> Stated goal: Determine how many lines contain the string "JSON". Reply with that figure and nothing else.

> The records:
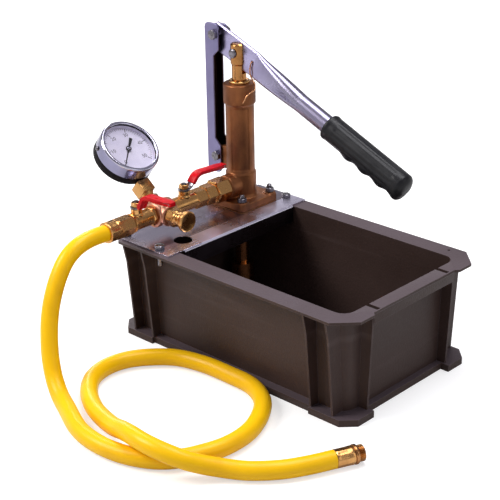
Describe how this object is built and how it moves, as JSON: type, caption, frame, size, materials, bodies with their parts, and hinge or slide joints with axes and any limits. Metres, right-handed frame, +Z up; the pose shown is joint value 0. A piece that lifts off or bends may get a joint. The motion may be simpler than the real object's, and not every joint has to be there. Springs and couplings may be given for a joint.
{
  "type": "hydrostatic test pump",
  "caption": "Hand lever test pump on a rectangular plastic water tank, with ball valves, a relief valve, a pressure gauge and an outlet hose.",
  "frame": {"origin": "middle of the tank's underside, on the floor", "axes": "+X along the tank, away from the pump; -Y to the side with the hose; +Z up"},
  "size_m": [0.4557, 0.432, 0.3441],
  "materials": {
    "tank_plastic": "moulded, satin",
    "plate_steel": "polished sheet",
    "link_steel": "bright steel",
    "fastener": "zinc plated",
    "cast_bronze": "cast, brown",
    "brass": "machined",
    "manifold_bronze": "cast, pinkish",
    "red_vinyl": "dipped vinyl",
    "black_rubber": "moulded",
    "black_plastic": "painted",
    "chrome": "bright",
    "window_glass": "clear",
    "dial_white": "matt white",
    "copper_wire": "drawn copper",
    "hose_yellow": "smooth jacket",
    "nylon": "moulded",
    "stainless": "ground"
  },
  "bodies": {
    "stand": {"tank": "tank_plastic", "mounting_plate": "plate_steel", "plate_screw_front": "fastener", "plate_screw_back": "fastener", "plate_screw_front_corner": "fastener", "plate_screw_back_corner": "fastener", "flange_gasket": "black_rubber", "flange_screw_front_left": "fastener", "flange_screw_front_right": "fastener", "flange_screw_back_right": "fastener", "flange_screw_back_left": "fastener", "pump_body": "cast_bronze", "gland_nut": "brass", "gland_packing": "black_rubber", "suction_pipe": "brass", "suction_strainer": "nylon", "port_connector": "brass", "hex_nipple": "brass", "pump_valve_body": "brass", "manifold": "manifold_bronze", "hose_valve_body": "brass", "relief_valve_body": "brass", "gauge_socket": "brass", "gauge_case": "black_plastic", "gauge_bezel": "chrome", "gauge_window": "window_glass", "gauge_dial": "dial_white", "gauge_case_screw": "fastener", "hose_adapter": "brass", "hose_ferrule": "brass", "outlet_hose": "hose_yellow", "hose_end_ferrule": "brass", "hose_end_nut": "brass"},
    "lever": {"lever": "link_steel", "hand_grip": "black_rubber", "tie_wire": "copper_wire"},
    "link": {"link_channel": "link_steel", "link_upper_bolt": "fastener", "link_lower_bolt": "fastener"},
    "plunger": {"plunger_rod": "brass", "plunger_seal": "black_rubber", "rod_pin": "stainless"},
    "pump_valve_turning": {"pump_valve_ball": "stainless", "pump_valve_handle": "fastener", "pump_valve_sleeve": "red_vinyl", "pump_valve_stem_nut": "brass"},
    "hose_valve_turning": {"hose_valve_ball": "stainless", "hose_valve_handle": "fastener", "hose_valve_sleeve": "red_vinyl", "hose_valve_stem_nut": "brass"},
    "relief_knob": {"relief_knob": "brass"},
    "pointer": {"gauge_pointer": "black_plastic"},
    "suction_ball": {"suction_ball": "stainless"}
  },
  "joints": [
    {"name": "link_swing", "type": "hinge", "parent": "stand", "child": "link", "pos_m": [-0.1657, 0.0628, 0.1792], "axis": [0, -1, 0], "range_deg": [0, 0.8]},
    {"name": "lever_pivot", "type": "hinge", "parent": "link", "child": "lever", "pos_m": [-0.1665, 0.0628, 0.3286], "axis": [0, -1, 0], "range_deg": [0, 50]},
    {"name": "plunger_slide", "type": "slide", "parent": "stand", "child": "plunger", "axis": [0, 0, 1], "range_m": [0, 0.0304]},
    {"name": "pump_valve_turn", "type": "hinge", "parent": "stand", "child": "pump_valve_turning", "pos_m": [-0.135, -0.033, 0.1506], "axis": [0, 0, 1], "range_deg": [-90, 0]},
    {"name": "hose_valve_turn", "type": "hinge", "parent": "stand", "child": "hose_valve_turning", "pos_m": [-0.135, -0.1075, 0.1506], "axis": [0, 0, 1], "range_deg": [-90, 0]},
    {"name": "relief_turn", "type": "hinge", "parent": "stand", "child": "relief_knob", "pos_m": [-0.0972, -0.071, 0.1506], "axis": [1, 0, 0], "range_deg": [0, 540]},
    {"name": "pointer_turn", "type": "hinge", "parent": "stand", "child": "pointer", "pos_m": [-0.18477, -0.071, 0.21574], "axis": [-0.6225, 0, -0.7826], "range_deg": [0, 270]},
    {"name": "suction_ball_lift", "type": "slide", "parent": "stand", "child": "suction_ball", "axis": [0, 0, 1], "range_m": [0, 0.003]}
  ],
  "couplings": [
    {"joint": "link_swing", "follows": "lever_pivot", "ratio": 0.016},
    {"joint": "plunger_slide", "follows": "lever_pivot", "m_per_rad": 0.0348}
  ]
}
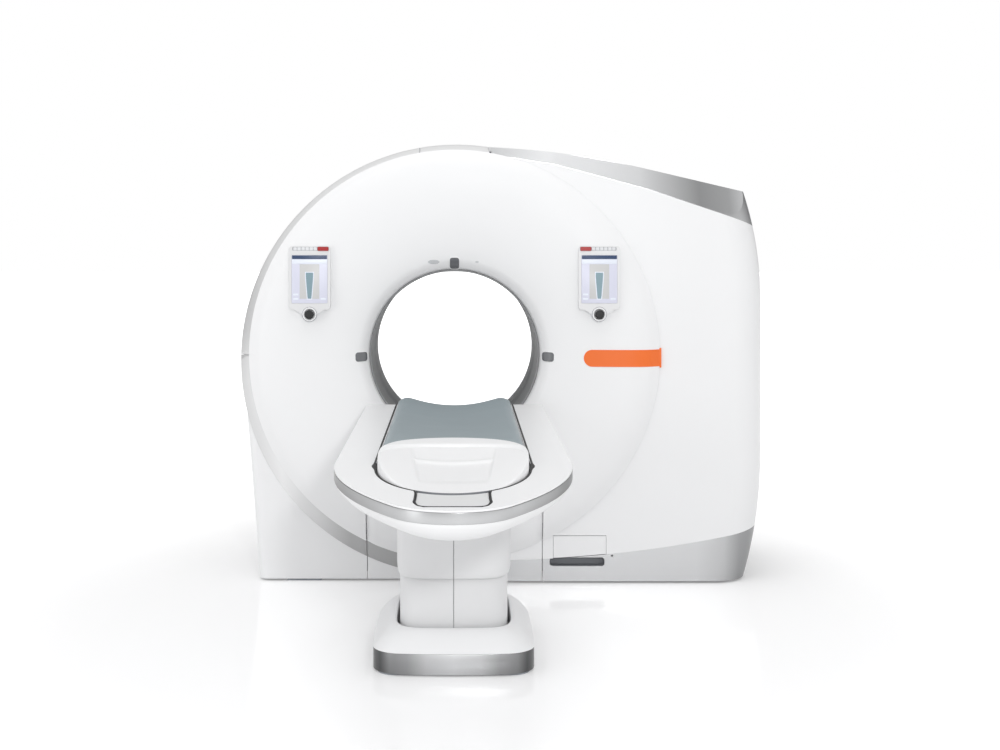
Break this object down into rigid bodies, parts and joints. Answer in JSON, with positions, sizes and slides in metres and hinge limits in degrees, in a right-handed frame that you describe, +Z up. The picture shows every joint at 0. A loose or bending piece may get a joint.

> Response to this exercise: 2